- [Given instruction]
Your task is to retype each line of the data below exactly.

- [Supplied material]
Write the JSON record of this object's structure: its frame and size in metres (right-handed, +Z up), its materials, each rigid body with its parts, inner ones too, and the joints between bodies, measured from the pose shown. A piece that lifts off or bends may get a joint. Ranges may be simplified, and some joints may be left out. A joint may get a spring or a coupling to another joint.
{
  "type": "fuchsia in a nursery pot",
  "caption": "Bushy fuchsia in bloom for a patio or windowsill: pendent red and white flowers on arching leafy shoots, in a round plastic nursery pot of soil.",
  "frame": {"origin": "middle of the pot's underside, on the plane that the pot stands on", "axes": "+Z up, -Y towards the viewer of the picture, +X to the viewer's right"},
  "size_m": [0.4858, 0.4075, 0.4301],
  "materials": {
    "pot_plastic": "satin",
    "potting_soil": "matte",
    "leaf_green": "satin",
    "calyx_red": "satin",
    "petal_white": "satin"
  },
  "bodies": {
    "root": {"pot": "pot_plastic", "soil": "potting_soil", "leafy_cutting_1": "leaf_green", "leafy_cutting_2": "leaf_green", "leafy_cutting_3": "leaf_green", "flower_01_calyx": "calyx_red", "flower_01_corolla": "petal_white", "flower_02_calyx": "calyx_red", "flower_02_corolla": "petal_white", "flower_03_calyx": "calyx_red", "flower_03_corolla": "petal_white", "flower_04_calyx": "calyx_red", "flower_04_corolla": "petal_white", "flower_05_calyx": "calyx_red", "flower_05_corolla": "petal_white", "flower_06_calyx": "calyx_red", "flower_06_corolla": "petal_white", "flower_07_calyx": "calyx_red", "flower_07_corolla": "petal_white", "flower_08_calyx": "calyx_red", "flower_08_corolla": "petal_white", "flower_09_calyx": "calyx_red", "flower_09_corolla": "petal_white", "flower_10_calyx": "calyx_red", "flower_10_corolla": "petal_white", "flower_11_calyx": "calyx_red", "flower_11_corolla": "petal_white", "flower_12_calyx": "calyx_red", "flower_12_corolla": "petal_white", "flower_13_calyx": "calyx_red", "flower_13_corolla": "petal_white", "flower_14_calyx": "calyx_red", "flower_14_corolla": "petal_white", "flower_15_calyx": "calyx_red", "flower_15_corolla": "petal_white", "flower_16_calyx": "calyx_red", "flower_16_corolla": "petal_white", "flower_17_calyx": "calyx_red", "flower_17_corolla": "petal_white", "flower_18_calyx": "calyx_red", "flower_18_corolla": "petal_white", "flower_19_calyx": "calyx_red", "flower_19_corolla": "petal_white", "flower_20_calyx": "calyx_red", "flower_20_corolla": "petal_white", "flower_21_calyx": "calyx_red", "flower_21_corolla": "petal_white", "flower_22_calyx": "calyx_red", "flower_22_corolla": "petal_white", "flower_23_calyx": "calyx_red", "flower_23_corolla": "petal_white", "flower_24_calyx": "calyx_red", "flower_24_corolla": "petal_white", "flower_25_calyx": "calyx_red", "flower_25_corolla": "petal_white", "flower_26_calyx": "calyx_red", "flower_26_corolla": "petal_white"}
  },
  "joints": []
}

- [Exercise answer]
Write the JSON record of this object's structure: its frame and size in metres (right-handed, +Z up), its materials, each rigid body with its parts, inner ones too, and the joints between bodies, measured from the pose shown. A piece that lifts off or bends may get a joint. Ranges may be simplified, and some joints may be left out. A joint may get a spring or a coupling to another joint.
{
  "type": "fuchsia in a nursery pot",
  "caption": "Bushy fuchsia in bloom for a patio or windowsill: pendent red and white flowers on arching leafy shoots, in a round plastic nursery pot of soil.",
  "frame": {"origin": "middle of the pot's underside, on the plane that the pot stands on", "axes": "+Z up, -Y towards the viewer of the picture, +X to the viewer's right"},
  "size_m": [0.4858, 0.4075, 0.4301],
  "materials": {
    "pot_plastic": "satin",
    "potting_soil": "matte",
    "leaf_green": "satin",
    "calyx_red": "satin",
    "petal_white": "satin"
  },
  "bodies": {
    "root": {"pot": "pot_plastic", "soil": "potting_soil", "leafy_cutting_1": "leaf_green", "leafy_cutting_2": "leaf_green", "leafy_cutting_3": "leaf_green", "flower_01_calyx": "calyx_red", "flower_01_corolla": "petal_white", "flower_02_calyx": "calyx_red", "flower_02_corolla": "petal_white", "flower_03_calyx": "calyx_red", "flower_03_corolla": "petal_white", "flower_04_calyx": "calyx_red", "flower_04_corolla": "petal_white", "flower_05_calyx": "calyx_red", "flower_05_corolla": "petal_white", "flower_06_calyx": "calyx_red", "flower_06_corolla": "petal_white", "flower_07_calyx": "calyx_red", "flower_07_corolla": "petal_white", "flower_08_calyx": "calyx_red", "flower_08_corolla": "petal_white", "flower_09_calyx": "calyx_red", "flower_09_corolla": "petal_white", "flower_10_calyx": "calyx_red", "flower_10_corolla": "petal_white", "flower_11_calyx": "calyx_red", "flower_11_corolla": "petal_white", "flower_12_calyx": "calyx_red", "flower_12_corolla": "petal_white", "flower_13_calyx": "calyx_red", "flower_13_corolla": "petal_white", "flower_14_calyx": "calyx_red", "flower_14_corolla": "petal_white", "flower_15_calyx": "calyx_red", "flower_15_corolla": "petal_white", "flower_16_calyx": "calyx_red", "flower_16_corolla": "petal_white", "flower_17_calyx": "calyx_red", "flower_17_corolla": "petal_white", "flower_18_calyx": "calyx_red", "flower_18_corolla": "petal_white", "flower_19_calyx": "calyx_red", "flower_19_corolla": "petal_white", "flower_20_calyx": "calyx_red", "flower_20_corolla": "petal_white", "flower_21_calyx": "calyx_red", "flower_21_corolla": "petal_white", "flower_22_calyx": "calyx_red", "flower_22_corolla": "petal_white", "flower_23_calyx": "calyx_red", "flower_23_corolla": "petal_white", "flower_24_calyx": "calyx_red", "flower_24_corolla": "petal_white", "flower_25_calyx": "calyx_red", "flower_25_corolla": "petal_white", "flower_26_calyx": "calyx_red", "flower_26_corolla": "petal_white"}
  },
  "joints": []
}